··· Recorded data

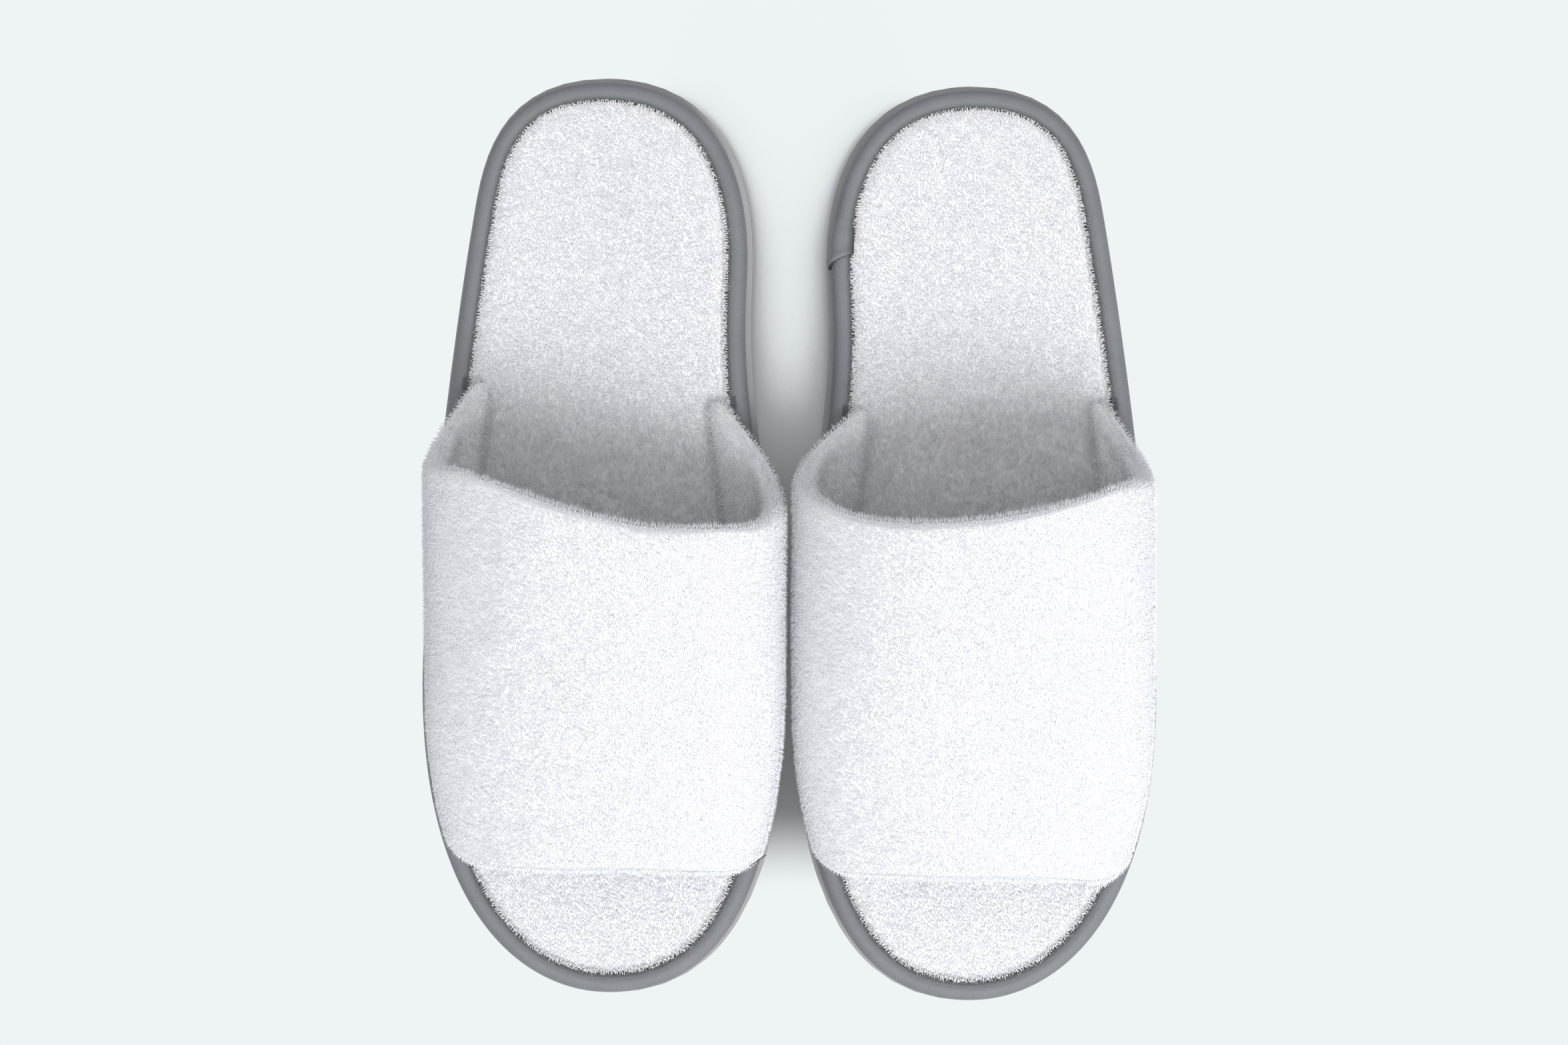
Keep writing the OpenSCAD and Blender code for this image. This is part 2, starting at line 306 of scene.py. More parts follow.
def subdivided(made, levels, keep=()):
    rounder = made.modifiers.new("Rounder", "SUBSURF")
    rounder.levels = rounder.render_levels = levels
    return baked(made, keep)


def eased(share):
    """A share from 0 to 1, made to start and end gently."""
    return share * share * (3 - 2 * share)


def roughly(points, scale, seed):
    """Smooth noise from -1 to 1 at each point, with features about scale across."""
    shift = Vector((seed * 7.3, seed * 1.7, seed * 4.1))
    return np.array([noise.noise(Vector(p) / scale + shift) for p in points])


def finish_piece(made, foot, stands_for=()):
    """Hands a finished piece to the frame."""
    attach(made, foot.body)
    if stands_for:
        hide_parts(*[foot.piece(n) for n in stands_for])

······

Aim →
Output exactly the leading lines of the data, up to and including the line marked by "return share * share * (3 - 2 * share)".

Worked solution →
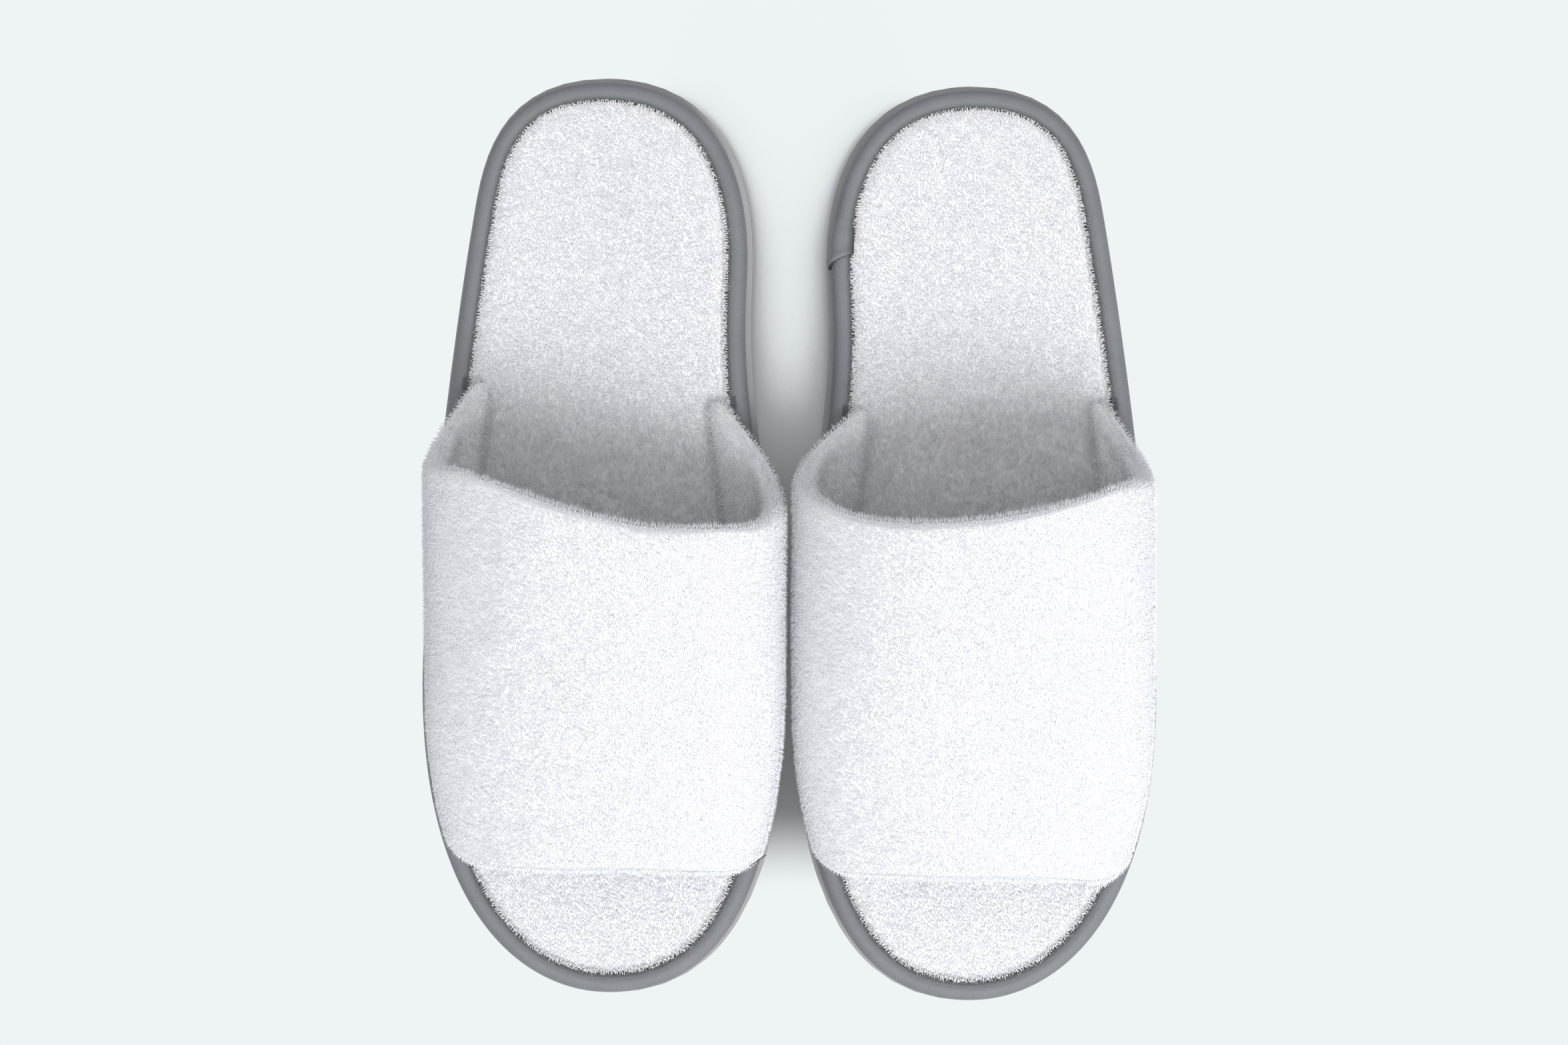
Keep writing the OpenSCAD and Blender code for this image. This is part 2, starting at line 306 of scene.py. More parts follow.
def subdivided(made, levels, keep=()):
    rounder = made.modifiers.new("Rounder", "SUBSURF")
    rounder.levels = rounder.render_levels = levels
    return baked(made, keep)


def eased(share):
    """A share from 0 to 1, made to start and end gently."""
    return share * share * (3 - 2 * share)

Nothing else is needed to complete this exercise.